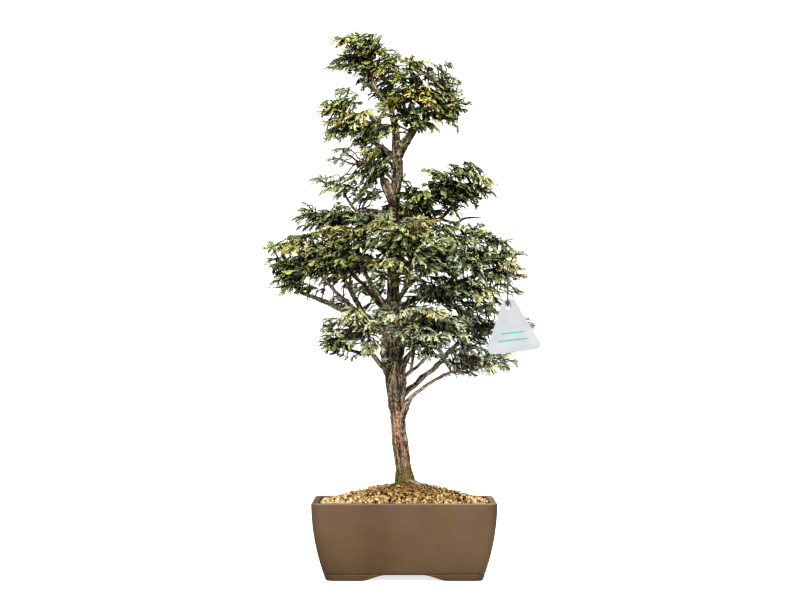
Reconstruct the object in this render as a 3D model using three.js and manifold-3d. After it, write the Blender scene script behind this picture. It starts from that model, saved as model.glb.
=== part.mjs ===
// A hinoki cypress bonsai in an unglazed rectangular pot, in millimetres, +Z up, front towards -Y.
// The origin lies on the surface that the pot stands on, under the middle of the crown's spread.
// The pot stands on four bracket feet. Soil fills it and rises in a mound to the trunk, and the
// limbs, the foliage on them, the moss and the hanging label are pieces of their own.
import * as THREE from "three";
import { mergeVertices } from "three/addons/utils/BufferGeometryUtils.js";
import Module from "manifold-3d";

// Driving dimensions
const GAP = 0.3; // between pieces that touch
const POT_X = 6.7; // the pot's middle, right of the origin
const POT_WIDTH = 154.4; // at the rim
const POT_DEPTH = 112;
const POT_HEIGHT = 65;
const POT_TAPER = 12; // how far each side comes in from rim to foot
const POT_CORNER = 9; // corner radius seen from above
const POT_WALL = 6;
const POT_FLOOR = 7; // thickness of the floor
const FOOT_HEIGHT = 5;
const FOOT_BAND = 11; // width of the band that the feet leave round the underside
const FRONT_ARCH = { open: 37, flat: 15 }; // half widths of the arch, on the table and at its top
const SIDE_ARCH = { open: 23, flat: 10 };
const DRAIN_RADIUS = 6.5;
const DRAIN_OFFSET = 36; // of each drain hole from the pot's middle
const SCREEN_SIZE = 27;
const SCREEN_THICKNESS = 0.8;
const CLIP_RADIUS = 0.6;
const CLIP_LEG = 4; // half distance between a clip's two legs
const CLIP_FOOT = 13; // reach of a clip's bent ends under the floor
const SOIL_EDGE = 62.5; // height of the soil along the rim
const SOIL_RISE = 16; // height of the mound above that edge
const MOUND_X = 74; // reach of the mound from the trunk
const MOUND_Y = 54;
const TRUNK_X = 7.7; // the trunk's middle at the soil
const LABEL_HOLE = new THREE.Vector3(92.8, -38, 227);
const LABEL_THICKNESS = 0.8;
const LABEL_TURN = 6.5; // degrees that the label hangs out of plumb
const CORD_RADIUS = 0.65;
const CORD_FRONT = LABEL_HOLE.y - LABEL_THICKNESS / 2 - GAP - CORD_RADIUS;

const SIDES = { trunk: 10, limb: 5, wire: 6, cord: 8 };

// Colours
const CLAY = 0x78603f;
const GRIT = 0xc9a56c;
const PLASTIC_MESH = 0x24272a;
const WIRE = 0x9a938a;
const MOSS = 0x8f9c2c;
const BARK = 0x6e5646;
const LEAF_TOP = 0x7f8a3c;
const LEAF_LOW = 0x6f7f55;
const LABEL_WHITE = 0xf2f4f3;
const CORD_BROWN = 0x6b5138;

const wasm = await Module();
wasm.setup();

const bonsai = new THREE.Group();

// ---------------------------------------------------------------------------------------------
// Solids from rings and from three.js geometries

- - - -

### What you need to do
Please repeat word for word the lines above that run from the beginning through the line containing "import Module from", keeping both the first and that last line.

### Answer to this task
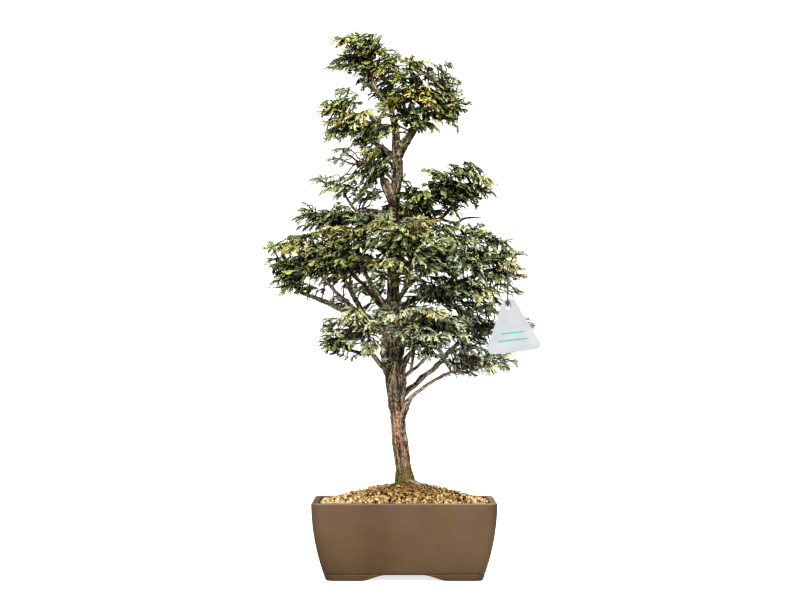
Reconstruct the object in this render as a 3D model using three.js and manifold-3d. After it, write the Blender scene script behind this picture. It starts from that model, saved as model.glb.
=== part.mjs ===
// A hinoki cypress bonsai in an unglazed rectangular pot, in millimetres, +Z up, front towards -Y.
// The origin lies on the surface that the pot stands on, under the middle of the crown's spread.
// The pot stands on four bracket feet. Soil fills it and rises in a mound to the trunk, and the
// limbs, the foliage on them, the moss and the hanging label are pieces of their own.
import * as THREE from "three";
import { mergeVertices } from "three/addons/utils/BufferGeometryUtils.js";
import Module from "manifold-3d";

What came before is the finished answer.